Though Hindutva has documented nearly 3,000 instances of hate speech and hate crime, Naik said the election-related vitriol seen this year is without precedent.
“I have never seen this kind of inflammatory, hateful election campaign at the national level targeting Muslim minorities,” Naik said.
Spokespeople for the BJP in New Delhi and the Indian Embassy in Washington did not respond to repeated email requests for comment. VOA has reached out to the BJP’s U.S. lobbying arm for comment.
Last week, Modi sought to address the controversy over his “infiltrators” remark. Speaking with a local broadcaster, he denied saying “Muslims have more children.”
“I won’t do Hindu Muslim,” he told News18. “This is my pledge.”
To critics, the pledge rang hollow. The day he disavowed playing the Hindu-Muslim card, Modi warned supporters in the eastern state of Jharkhand, “Infiltrators with jihadi mindset are getting support from [the] opposition and putting our sisters in danger.”
In the days since, Hindutva Watch has documented at least 10 rallies where Modi has by turn warned voters about alleged plans by Congress to redistribute national wealth among Muslims, award minority quotas to them and shut down a revered Hindu temple built on his watch.
Not all anti-Muslim statements documented by Hindutva Watch amount to hate speech, which is not a crime in India. Some are classified as inflammatory, dangerous or communal.
What Indians call “communalism” has long colored the contentious electoral politics of India, a country of 1.4 billion people, eight major religions and 22 official languages.
In 1984, the Congress Party, now in opposition, swept the polls, riding a wave of anti-Sikh furor created by the assassination of Prime Minister Indira Gandhi by her Sikh bodyguards.
Milan Vaishnav, director of the South Asia program at the Carnegie Endowment for International Peace, said anti-Muslim rhetoric is “part and parcel” of the BJP’s voter mobilization strategy.
Founded in 1980 and in power since 2014, the BJP has long pursued two core objectives, Vaishnav said: improving the economic lot of the poor and creating a Hindu state.
“I don’t think that this rhetoric we’ve seen on the campaign [trail] particularly surprises me, because it is in a sense attached to every BJP campaign,” Vaishnav said.
As far back as 2002 when he served as Gujarat’s chief minister, Modi didn’t shy away from inflammatory rhetoric during violent Hindu-Muslim riots, Vaishnav said. More recently, the country’s 2019 elections witnessed a surge in anti-Muslim rhetoric, he added.
“In a sense, [the current rhetoric] is unprecedented in part because of the way this gets magnified. But this kind of mobilization is certainly not new,” he said.
‘Love jihad,’ ‘land jihad,’ ‘vote jihad’
To mobilize voters, BJP candidates, along with other proponents of right-wing Hindu nationalists, have made frequent use of well-worn tropes and conspiracy theories about Muslims.
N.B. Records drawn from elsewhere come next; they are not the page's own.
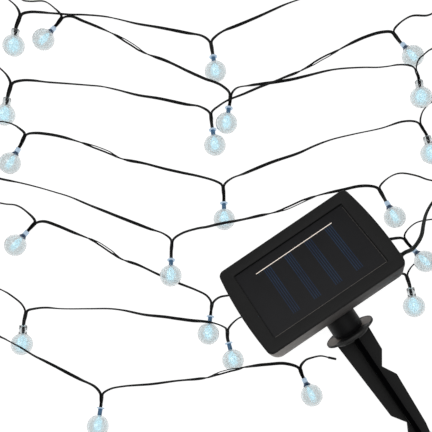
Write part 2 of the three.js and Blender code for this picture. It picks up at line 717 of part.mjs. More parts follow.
// Tilted so that the globe and the socket's rim both rest on the table.
function lampTilt(lift) {
  const drop = globeRadius + lift - gap;
  const reach = Math.hypot(socketReach, socketRadius);
  return Math.asin(drop / reach) - Math.atan2(socketRadius, socketReach);
}

function lampFrame([x, y, bearing, lift]) {
  const down = lampTilt(lift);
  const turn = THREE.MathUtils.degToRad(bearing);
  const axis = new THREE.Vector3(
    Math.cos(down) * Math.cos(turn), Math.cos(down) * Math.sin(turn), -Math.sin(down),
  );
  const centre = new THREE.Vector3(x, y, globeRadius + lift);
  return { axis, centre, socket: centre.clone().addScaledVector(axis, socketReach) };
}

function lampDrop(lamp) {
  const { axis, socket } = lampFrame(lamp);
  const [jx, jy, jz] = lamp[4];
  const start = socket.clone().addScaledVector(axis, gap);
  const next = socket.clone().addScaledVector(axis, 4);
  next.z = Math.max(next.z, dropRadius + 0.2);
  const end = [jx, jy, Math.max(jz, dropRadius + 0.1)];
  return tube([start.toArray(), next.toArray(), end], dropRadius, 0, 0, 5);
}

function addLamps() {
  const shape = lampShape();
  lamps.forEach((lamp, i) => {
    const name = `lamp_${String(i + 1).padStart(2, "0")}`;
    const mesh = piece(name, shape, clearAcrylic, object);
    const { axis, centre } = lampFrame(lamp);
    mesh.quaternion.setFromUnitVectors(new THREE.Vector3(0, 0, 1), axis);
    mesh.position.copy(centre);
  });
}

const onTable = ([x, y, z = 1.2]) => [x, y, z];

// The cord's rows: each is the spans that carry its letter and the drops that they start from. A
// row stops just short of the next row's first lamp.
function addStringCords() {
  const rows = new Map();
  const add = (row, solid) => rows.set(row, [...(rows.get(row) ?? []), solid]);
  const shortOfDrop = dropRadius + 2 * gap;
  spans.forEach(([row, points], i) => {
    const nextRow = i + 1 < spans.length ? spans[i + 1][0] : row;
    const route = [lamps[i][4], ...points.map(onTable), lamps[i + 1][4]];
    add(row, lampDrop(lamps[i]));
    add(row, tube(route, cordRadius, 0, nextRow === row ? 0 : shortOfDrop));
  });
  const last = lamps[lamps.length - 1];
  const lastRow = spans[spans.length - 1][0];
  add(lastRow, lampDrop(last));
  add(lastRow, tube([last[4], ...tail], cordRadius));
  rows.forEach((solids, row) => {
    piece(`string_cord_${row}`, join(...solids), cordJacket, object);
  });
}

function addEndCap() {
  const [from, to] = [tail[tail.length - 2], tail[tail.length - 1]];
  const along = new THREE.Vector3(to[0] - from[0], to[1] - from[1], 0).normalize();
  const cap = rod(endCapRadius, gap, gap + endCapLength, 10);
  const mesh = piece("string_end_cap", cap, blackRubber, object);
  mesh.quaternion.setFromUnitVectors(new THREE.Vector3(0, 0, 1), along);
  mesh.position.set(to[0], to[1], endCapRadius + 0.1);
}

function addLead(mouth) {
  piece("lead_from_panel", tube([...mouth, ...leadOut], leadRadius), leadJacket, object);
  const halfWidth = coilTurnsWide * leadRadius;
  const height = 2 * coilTurnsHigh * leadRadius;
  const coil = ring(coilMiddle - halfWidth, coilMiddle + halfWidth, coilLift, coilLift + height);
  piece("lead_coil", coil, leadJacket, object).position.set(...coilCentre, 0);
  const first = lamps[0][4];
  const back = tube([...leadBack, first], leadRadius, 0, dropRadius + leadRadius + gap);
  piece("lead_to_string", back, leadJacket, object);
  const x = halfWidth + gap;
  const z0 = coilLift - gap;
  const z1 = coilLift + height + gap;
  const half = tieWidth / 2;
  const tie = cut(
    block(-x - tieThickness, x + tieThickness, -half, half, z0 - tieThickness, z1 + tieThickness),
    block(-x, x, -half - 1, half + 1, z0, z1),
  );
  piece("coil_tie", tie, tiePaper, object).position.set(
    coilCentre[0] + coilMiddle, coilCentre[1], 0,
  );
}

addHousing();
const leadMouth = addGland();
addNeckAndStake();
addLamps();
addStringCords();
addEndCap();
addLead(leadMouth);

export default object;
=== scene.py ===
"""Solar string lights on a white table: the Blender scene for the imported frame. Metres, +Z up."""

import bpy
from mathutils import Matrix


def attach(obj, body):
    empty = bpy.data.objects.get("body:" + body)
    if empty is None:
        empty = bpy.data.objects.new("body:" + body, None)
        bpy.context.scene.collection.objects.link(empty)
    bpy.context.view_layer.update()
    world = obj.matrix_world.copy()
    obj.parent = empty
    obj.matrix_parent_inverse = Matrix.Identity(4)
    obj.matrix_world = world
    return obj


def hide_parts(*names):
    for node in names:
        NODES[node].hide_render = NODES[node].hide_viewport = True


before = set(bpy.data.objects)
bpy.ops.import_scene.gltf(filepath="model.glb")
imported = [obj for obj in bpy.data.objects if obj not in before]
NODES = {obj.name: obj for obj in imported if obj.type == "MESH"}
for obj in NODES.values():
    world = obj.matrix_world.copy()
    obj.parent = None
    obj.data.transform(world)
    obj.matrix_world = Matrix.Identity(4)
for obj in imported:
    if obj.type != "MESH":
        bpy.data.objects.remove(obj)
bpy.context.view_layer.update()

import math

import bmesh
import bpy
from mathutils import Matrix, Vector

# ---- where things lie ---------------------------------------------------------------------------

# The middle of the table layout in the part's frame. The camera looks straight down on it.
LAYOUT_CENTRE = Vector((-0.1051, 0.1042, 0))
CAMERA_HEIGHT = 0.6

camera_data = bpy.data.cameras.new("camera")
camera_data.lens = 54.09
camera_data.sensor_width = 36
camera_data.clip_start = 0.01
camera = bpy.data.objects.new("camera", camera_data)
camera.location = LAYOUT_CENTRE + Vector((0, 0, CAMERA_HEIGHT))
bpy.context.scene.collection.objects.link(camera)
bpy.context.scene.camera = camera

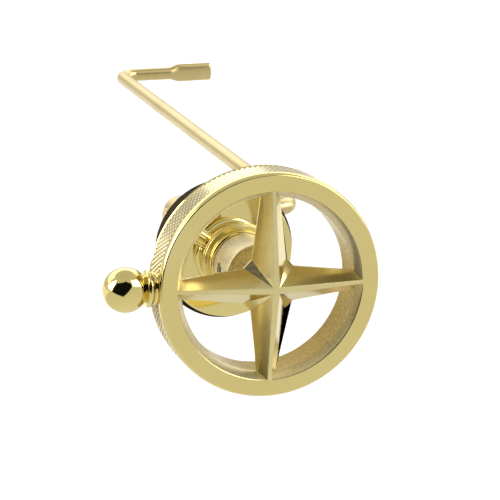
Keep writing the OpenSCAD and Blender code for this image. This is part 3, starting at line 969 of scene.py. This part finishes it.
studio = {
    "floorHeight": -0.32,
    "floorFront": 0.45,     # the floor's front edge; in front of it the backdrop's own tone takes over
    "floorBack": 7.0,
    "floorWide": 14.0,
    "floorTone": (0.95, 0.95, 0.94),
    "floorOtherTone": (0.92, 0.92, 0.91),
    "level": 0.75,          # backdrop's brightness at the horizon
    "levelFall": 0.0015,    # how much darker it gets with each degree upwards
    "cardTone": 0.008,
    "boxStrength": 3.6,
    "backStrength": 1.3,    # extra light from above and behind, which keeps the floor white
    "feather": 2.0,         # degrees over which a panel's edge fades
}
# Each panel is bounded by lines a * azimuth + b * elevation < limit, in degrees. Azimuth 0 is
# straight in front of the wheel and grows to the right.
darkCard = [(1, 0, 25), (-1, 0.29, 85.6), (-0.28, 1, 60.8), (0.37, 1, 54.3), (-0.29, -1, 26), (1, -1, -3)]
leftBox = [(1, -0.29, -84), (-0.23, -1, 19), (-1, 0, 115), (-1.27, 1, 164), (1.03, 1, -41)]
backBox = [(0, -1, -18), (0, 1, 48)]
behind = 118                # degrees either side of straight ahead at which the back light starts
rightBox = [(-1, 0.14, -27), (-0.33, -1, -38.5), (0.32, 1, 69.3), (1, 0, 100)]


def studioFloor():
    clearSelection()
    middle = (studio["floorFront"] + studio["floorBack"]) / 2
    bpy.ops.mesh.primitive_plane_add(size=1, location=(0, middle, studio["floorHeight"]))
    floor = newPiece("studioFloor")
    floor.scale = (studio["floorWide"], studio["floorBack"] - studio["floorFront"], 1)
    applyPlace(floor)
    finish, tree, shader = newFinish("paleFloor")
    grain = grainOn(tree, 3)
    tree.links.new(toneBetween(tree, grain, studio["floorTone"], studio["floorOtherTone"]),
                   shader.inputs["Base Color"])
    shader.inputs["Roughness"].default_value = 0.9
    floor.data.materials.append(finish)


studioFloor()


class StudioNodes:
    def __init__(self, tree):
        self.tree = tree

    def sum(self, kind, a, b=None):
        node = self.tree.nodes.new("ShaderNodeMath")
        node.operation = kind
        for socket, value in zip(node.inputs, (a, b)):
            if value is None:
                continue
            if isinstance(value, (int, float)):
                socket.default_value = value
            else:
                self.tree.links.new(value, socket)
        return node.outputs[0]

    def inside(self, azimuth, elevation, side):
        a, b, limit = side
        reach = self.sum("ADD", self.sum("MULTIPLY", azimuth, a), self.sum("MULTIPLY", elevation, b))
        fade = self.tree.nodes.new("ShaderNodeMapRange")
        fade.interpolation_type = "SMOOTHSTEP"
        fade.inputs["From Min"].default_value = limit + studio["feather"]
        fade.inputs["From Max"].default_value = limit - studio["feather"]
        self.tree.links.new(reach, fade.inputs["Value"])
        return fade.outputs[0]

    def panel(self, azimuth, elevation, sides):
        shape = 1
        for side in sides:
            shape = self.sum("MULTIPLY", shape, self.inside(azimuth, elevation, side))
        return shape


def studioWorld():
    world = bpy.data.worlds.new("studioWorld")
    bpy.context.scene.world = world
    world.use_nodes = True
    tree = world.node_tree
    background = tree.nodes["Background"]
    background.inputs["Color"].default_value = (1, 1, 1, 1)
    maths = StudioNodes(tree)
    where = tree.nodes.new("ShaderNodeTexCoord")
    split = tree.nodes.new("ShaderNodeSeparateXYZ")
    tree.links.new(where.outputs["Generated"], split.inputs[0])
    front = maths.sum("MULTIPLY", split.outputs["Y"], -1)
    azimuth = maths.sum("MULTIPLY", maths.sum("ARCTAN2", split.outputs["X"], front), 180 / math.pi)
    elevation = maths.sum("MULTIPLY", maths.sum("ARCSINE", split.outputs["Z"]), 180 / math.pi)

    card = maths.panel(azimuth, elevation, darkCard)
    left = maths.panel(azimuth, elevation, leftBox)
    right = maths.panel(azimuth, elevation, rightBox)
    turned = maths.sum("ABSOLUTE", azimuth)
    back = maths.panel(turned, elevation, backBox + [(-1, 0, -behind)])
    fall = maths.sum("MULTIPLY", elevation, -studio["levelFall"])
    light = maths.sum("MULTIPLY", maths.sum("ADD", fall, studio["level"]), maths.sum("SUBTRACT", 1, card))
    boxes = maths.sum("MULTIPLY", maths.sum("ADD", left, right), studio["boxStrength"])
    rear = maths.sum("MULTIPLY", back, studio["backStrength"])
    lamps = maths.sum("ADD", boxes, rear)
    total = maths.sum("ADD", maths.sum("ADD", light, lamps), studio["cardTone"])
    seen = tree.nodes.new("ShaderNodeLightPath")
    mix = maths.sum("MAXIMUM", total, seen.outputs["Is Camera Ray"])
    tree.links.new(mix, background.inputs["Strength"])


studioWorld()

camera = {
    "aim": (-5.06, -42.85, 9.66),   # mm
    "distance": 544.9,              # mm
    "azimuth": 17.89,               # degrees to the left of straight ahead
    "elevation": 13.96,
    "roll": 1.34,
    "lens": 144,
}


def studioCamera():
    eye = bpy.data.objects.new("studioCamera", bpy.data.cameras.new("studioCamera"))
    bpy.context.scene.collection.objects.link(eye)
    side, height = math.radians(camera["azimuth"]), math.radians(camera["elevation"])
    forward = Vector((math.sin(side) * math.cos(height), math.cos(side) * math.cos(height), -math.sin(height)))
    turn = forward.to_track_quat("-Z", "Y").to_matrix().to_4x4()
    roll = Matrix.Rotation(math.radians(camera["roll"]), 4, "Z")
    place = Vector(camera["aim"]) * mm - forward * camera["distance"] * mm
    eye.matrix_world = Matrix.Translation(place) @ turn @ roll
    eye.data.lens = camera["lens"]
    eye.data.sensor_width = 36
    eye.data.clip_start, eye.data.clip_end = 0.01, 50
    bpy.context.scene.camera = eye


studioCamera()
bpy.context.scene.view_settings.view_transform = "Standard"
print("studio ready")

clearSelection()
One is known as “land jihad,” a conspiracy theory that alleges Muslims are taking over public lands with unauthorized religious buildings. Another, called “love jihad,” accuses Muslim men of marrying Hindu women to convert them, with the ultimate goal of transforming India into a Muslim country. Hindutva Watch has recorded dozens of instances of both conspiracy theories during the campaign.
Earlier this month, a new variant of the phrase emerged: “vote jihad.” After a local opposition leader called on Muslims to carry out a “jihad” of “votes” to oust Modi from power, the prime minister accused the Congress Party of announcing a “vote jihad” against the BJP.
“I hope you all know what the meaning of jihad is and against whom it is waged,” Modi said.
The topic of jihad has routinely surfaced in campaign rallies. In a May 15 speech, independent candidate Sanjay Sharma warned supporters that “this jihadi mentality will keep spreading” if they “don’t wake up now.”
“Vote for me if you want to stop cow slaughter completely,” Sharma said, according to a translation provided by Hindutva Watch. “Vote for me if you want to stop love jihad.”
‘Fear speech’
In a way, much of the rhetoric employed by BJP candidates is typical political strategy: politicians firing up supporters with exaggerated claims and fear-mongering.
“Look at what House and Senate candidates are saying on the campaign trail,” Vaishnav said. “Look at what Republican social media influencers are tweeting about.”
Rutgers University Professor Kiran Garimella described the campaign rhetoric suggesting a Muslim takeover through population growth as “fear speech,” a term used by researchers.
“We see a lot of cases where this kind of rhetoric is being used both in India and in the U.S.,” Garimella said.
But it’s not just rhetoric that’s worrisome, said veteran Indian journalist and civil rights activist Ajit Sahi.
“In India, the rhetoric is part of a larger movement, which is organized, financed and has boots on the ground,” said Sahi, now advocacy director for the Indian American Muslim Council. “If there was just rhetoric, that would be possibly tolerable, but the rhetoric is combined with an organized and deeply financed and widely penetrated movement.”